#!/bin/bash

######################################################################
# autor: fengliang
# date:  20170518
# desc:  计算年兴趣标签数据各个年龄段儿的样本量和算法推荐量
######################################################################

source ../prd_env.sh

echo "ScheduleTime=$ScheduleTime"
date=$(date +%Y%m%d -d "-1 days $ScheduleTime")

year=${date:0:4}
month=${date:4:2}
day=${date:6:2}
date_path=${year}/${month}/${day}


INPUT_PATH="$DM_INTEREST_PATH/$date_path/all/"
OUTPUT_PATH="$REPORT_INTEREST_TAG_RESULT_PATH/$date_path/"
COUNTRY_OUTPUT_PATH="${REPORT_INTEREST_TAG_CNT_RESULT_PATH}/$date_path"

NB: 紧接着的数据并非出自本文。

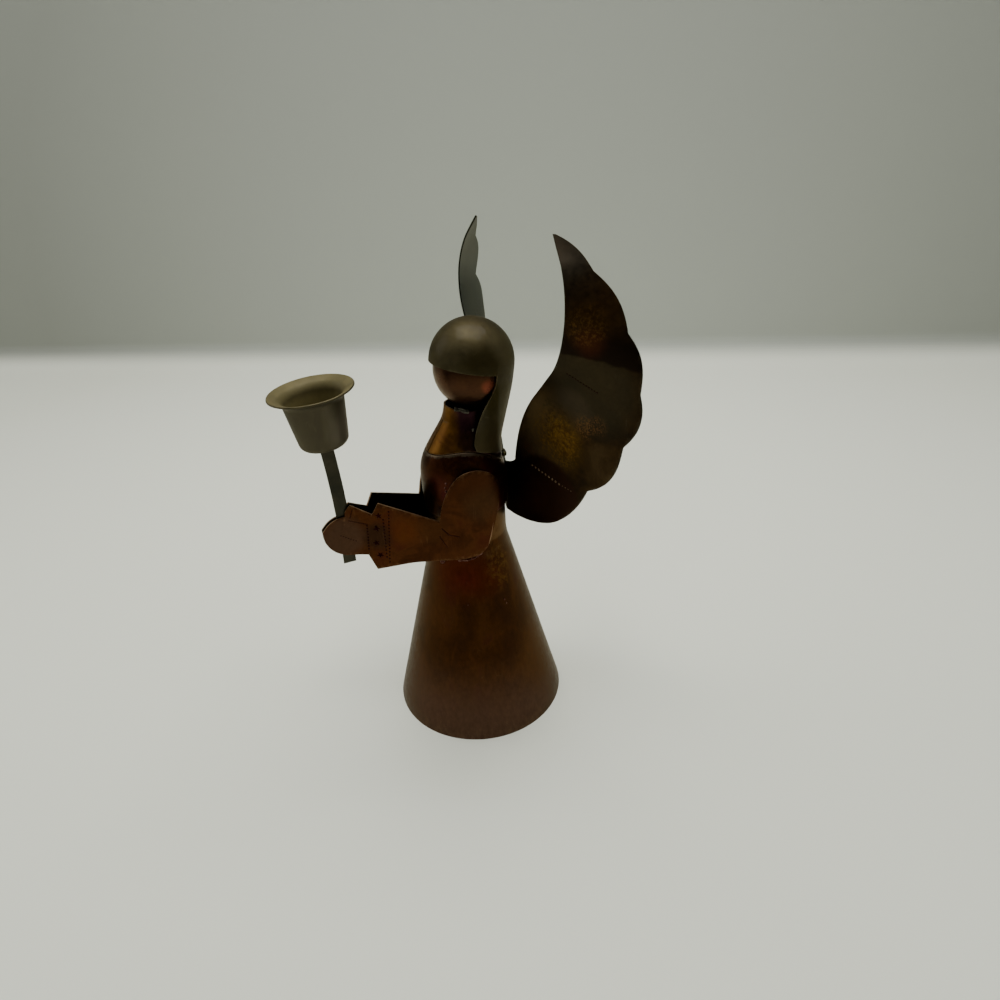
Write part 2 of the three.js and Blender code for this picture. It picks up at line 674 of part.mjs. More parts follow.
function buildAngel() {
  const angel = new THREE.Group();
  angel.add(piece('skirt', skirt(), 'skirtCopper'));
  angel.add(piece('bodice', bodice(), 'goldenCopper'));
  angel.add(piece('collar', collar(), 'goldenCopper'));
  angel.add(piece('hair', hair(), 'brass'));
  const face = piece('head', head(), 'faceCopper');
  face.position.copy(ball);
  angel.add(face);

  const cup = piece('candle_cup', candleCup(), 'brass');
  cup.position.set(0, -CUP_REACH, CUP_HEIGHT);
  cup.rotation.x = cupTilt;
  angel.add(cup);
  angel.add(piece('stem', stem(), 'brass'));

  for (const [side, name] of [[1, 'left'], [-1, 'right']]) {
    angel.add(piece(`wing_${name}`, wing(side), 'darkBrass'));
    angel.add(piece(`arm_${name}`, arm(side), 'sleeveCopper'));
    angel.add(piece(`solder_shoulder_${name}`, shoulderSolder(side), 'solder'));
    angel.add(piece(`solder_elbow_${name}`, elbowSolder(side), 'solder'));
    angel.add(piece(`solder_collar_${name}`, collarSolder(side), 'solder'));
  }
  angel.add(piece('solder_waist', waistSolder(), 'solder'));
  angel.add(piece('solder_hair', hairSolder(), 'solder'));
  angel.add(piece('solder_wings', wingSolder(), 'solder'));
  angel.add(piece('solder_hands', handSolder(), 'solder'));
  angel.add(piece('solder_cup', cupSolder(), 'solder'));
  angel.add(piece('solder_skirt_seam', skirtSolder(), 'solder'));
  return angel;
}

// The model stands with the middle of its box's underside on the origin.
const candleHolder = new THREE.Group();
const angel = buildAngel();
candleHolder.add(angel);
candleHolder.updateMatrixWorld(true);
const box = new THREE.Box3().setFromObject(candleHolder, true);
const boxMiddle = box.getCenter(new THREE.Vector3());
angel.position.set(-boxMiddle.x, -boxMiddle.y, -box.min.z);

export default candleHolder;
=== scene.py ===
# %% [markdown]
# # An angel that holds a candle, in flame-coloured copper
# The real figure is sheet metal: a rolled cone for the skirt, a barrel for the bodice, a wrapped
# collar, a domed sheet for the hair, a hollow ball for the face, two stamped wings and two stamped
# sleeves. The hands hold a flat brass stem with a spun cup on it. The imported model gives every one
# of these at its real size. This lesson gives them smooth surfaces, stamped marks, solder and the
# colours of heated copper.

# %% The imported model
import math
from collections import namedtuple

import bmesh
import bpy
from mathutils import Matrix, Vector, noise
from mathutils.bvhtree import BVHTree


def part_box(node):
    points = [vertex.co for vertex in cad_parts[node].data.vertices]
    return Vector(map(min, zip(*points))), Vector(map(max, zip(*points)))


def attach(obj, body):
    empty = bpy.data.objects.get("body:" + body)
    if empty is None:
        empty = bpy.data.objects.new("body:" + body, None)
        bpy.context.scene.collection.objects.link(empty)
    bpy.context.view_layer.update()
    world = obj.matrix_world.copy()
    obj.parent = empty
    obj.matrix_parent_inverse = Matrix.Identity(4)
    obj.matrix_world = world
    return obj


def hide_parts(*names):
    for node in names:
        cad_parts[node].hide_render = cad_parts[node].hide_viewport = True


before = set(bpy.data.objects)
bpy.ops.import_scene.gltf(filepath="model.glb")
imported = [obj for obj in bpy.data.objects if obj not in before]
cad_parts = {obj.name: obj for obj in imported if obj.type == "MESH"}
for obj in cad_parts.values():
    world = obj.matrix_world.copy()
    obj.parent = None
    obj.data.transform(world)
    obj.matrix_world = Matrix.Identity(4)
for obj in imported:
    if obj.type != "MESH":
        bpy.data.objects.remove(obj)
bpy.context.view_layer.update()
MM = 0.001
UPWARD = Vector((0, 0, 1))
skirt_low, skirt_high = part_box("skirt")
hem_centre = Vector((0, (skirt_low.y + skirt_high.y) / 2, 0))
print("skirt axis at y =", round(hem_centre.y / MM, 2), "mm")

# %% [markdown]
# ## The camera
# The photograph was taken from above the figure's left shoulder, with a wide lens and tilted by
# three degrees. The place and the turn were worked out from the round hem, the two mirrored wings
# and the ball of the face. A camera's own axes are right, up and backwards, so a matrix with these
# three columns turns it.

# %% Where the camera stands and looks
CAMERA_FROM_HEM = Vector((268.9, -90.6, 263.5)) * MM
LOOKING_DOWN = math.radians(28.58)
FROM_THE_LEFT = math.radians(21.784)
CAMERA_ROLL = math.radians(-3.207)

camera_place = hem_centre + CAMERA_FROM_HEM
fall = -math.tan(LOOKING_DOWN)
ahead = Vector((-math.cos(FROM_THE_LEFT), math.sin(FROM_THE_LEFT), fall)).normalized()
level_right = ahead.cross(UPWARD).normalized()
level_up = level_right.cross(ahead)
right = level_right * math.cos(CAMERA_ROLL) + level_up * math.sin(CAMERA_ROLL)
up = level_up * math.cos(CAMERA_ROLL) - level_right * math.sin(CAMERA_ROLL)
print("the camera stands", round(CAMERA_FROM_HEM.length / MM), "mm from the hem's centre")

# %% The camera
SENSOR_WIDTH = 36
FOCAL_PIXELS = 694
PICTURE_PIXELS = 1000
CLIP_START = 10 * MM

camera_data = bpy.data.cameras.new("camera")
camera_data.sensor_width = SENSOR_WIDTH
camera_data.lens = SENSOR_WIDTH * FOCAL_PIXELS / PICTURE_PIXELS
camera_data.clip_start = CLIP_START
camera = bpy.data.objects.new("camera", camera_data)
bpy.context.scene.collection.objects.link(camera)
camera_turn = Matrix((right, up, -ahead)).transposed().to_4x4()
camera.matrix_world = Matrix.Translation(camera_place) @ camera_turn
bpy.context.scene.camera = camera
print("lens", round(camera_data.lens, 2), "mm")

# %% [markdown]
# ## Finding what a pixel shows
# Stamped marks and heat spots are easiest to place where the photograph shows them. A ray from the
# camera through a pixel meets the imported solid, which gives a point on the metal.


# %% From a pixel to what its ray meets
def ray_through(pixel):
    """The direction from the camera through a pixel of the photograph."""
    across = (pixel[0] - PICTURE_PIXELS / 2) / FOCAL_PIXELS
    down = (pixel[1] - PICTURE_PIXELS / 2) / FOCAL_PIXELS
    return (ahead + right * across - up * down).normalized()


def first_hit(tree, pixel):
    """Where the ray first meets a tree's faces, and the way that the metal faces there."""
    place, normal, _, _ = tree.ray_cast(camera_place, ray_through(pixel))
    if place is None:
        raise ValueError(f"the ray through {pixel} meets nothing")
    return place, normal


print("the top left corner lies along", ray_through((0, 0)))

# %% From a pixel to a point on the metal
solid_trees = {}


def solid_tree(node):
    """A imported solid's faces in a tree that finds what a ray hits. It is made once."""
    if node not in solid_trees:
        solid = bmesh.new()
        solid.from_mesh(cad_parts[node].data)
        solid_trees[node] = BVHTree.FromBMesh(solid)
        solid.free()
    return solid_trees[node]


def metal_at(node, pixel):
    """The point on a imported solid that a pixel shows."""
    return first_hit(solid_tree(node), pixel)[0]


print("pixel (472, 336) shows the hair at", metal_at("hair", (472, 336)))

# %% [markdown]
# ## The studio
# The figure stands on a pale floor before a pale wall, under one wide soft light from above. Metal
# shows what stands round it, so the room matters: the wall and the floor are pale, and the room in
# front of the figure is dimmer. The world's colour therefore goes from light behind the figure to
# grey before it.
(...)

echo "INPUT_PATH = $INPUT_PATH"
echo "OUTPUT_PATH = $OUTPUT_PATH"

#检查文件是否存在
count=0
while [[ true ]];
do
    hadoop fs -test -e $INPUT_PATH/_SUCCESS
    if [ $? -eq 0 ];then
      break
    else
      echo "data delay, will retry after 60s"
    fi

    if [ $count -gt 10 ];then
      echo "Data delay..."
      exit 255
    fi

    count=$(( count + 1 ))
    sleep 60
done


echo "Will rm hdfs dir : $OUTPUT_PATH"
hadoop fs -rm -r $OUTPUT_PATH


hadoop jar ../${JAR} mobvista.prd.datasource.tag.mapreduce.InterestTagJob -input $INPUT_PATH \
    -Dmapreduce.fileoutputcommitter.algorithm.version=2 \
    -output $OUTPUT_PATH -reduceNum 2
if [ $? -ne 0 ]; then
    exit 255
fi


hql="
use dwh;
add jar ../${JAR};
create temporary function getInterestInfo as 'mobvista.prd.datasource.udf.GetInterestInfo';

insert overwrite directory '$COUNTRY_OUTPUT_PATH'
select t.country, t.interest, count(1) as cnt
from (
  select a.device_id, a.device_type, a.interest,
   case when b.country is null or b.country ='' then 'OTHER'
   else b.country end as country
  from
  (
    select t.device_id, t.device_type, getInterestInfo(t.tags) as interest
    from dm_interest_tag t
    where t.year='$year' and t.month='$month' and t.day='$day'
    and t.business='all'
  ) a
  left outer join
  (
    select *
    from ods_dmp_device_total t
    where t.dt='${date}'
    and t.country in (${REPORT_COUNTRIES})
  ) b on a.device_id=b.device_id and a.device_type=b.device_type
) t
group by t.country, t.interest;
"

echo -e "hql : \n $hql"
$offline_hive -e "$hql"
if [ $? -ne 0 ];then
  exit 255
fi

data_dir="../tmp"
data_file="$data_dir/interest_tag_${date}.data"
data_cnt_file="$data_dir/interest_tag_cnt_${date}.data"
load_file="$data_dir/interest_tag_${date}.load"
if [ ! -d $data_dir ];then
  mkdir -p $data_dir
fi

hadoop fs -getmerge $OUTPUT_PATH $data_file
if [ $? -ne 0 ];then
  exit 255
fi

hadoop fs -getmerge $COUNTRY_OUTPUT_PATH  $data_cnt_file
if [ $? -ne 0 ];then
  exit 255
fi

perl -pi -e 's|\001|\t|g' $data_cnt_file

cat $data_file | awk -F '\t' -v date=${date} '{print date"\tDMP标签数据\t兴趣\t整体\t"$1"\t"$2"\t-\t样本量\t"$3}' >> $load_file
cat $data_cnt_file | awk -F '\t' -v date=${date} '{print date"\tDMP标签数据\t兴趣\t分国家\t"$1"\t"$2"\t"$3"\t样本量\t"$4}' >> $load_file

del_sql="
  DELETE FROM dmp_report_reuslt
  where day_key='${date}' and dimension_type1='DMP标签数据'
  and dimension_type2='兴趣' AND video_desc in ('样本量');"

load_sql="
  $del_sql;load data local infile '${load_file}' into table dmp_report_reuslt;
"
$MYSQL_ETL "$load_sql"
if [ $? -ne 0 ];then
  exit 255
fi


rm $data_file $load_file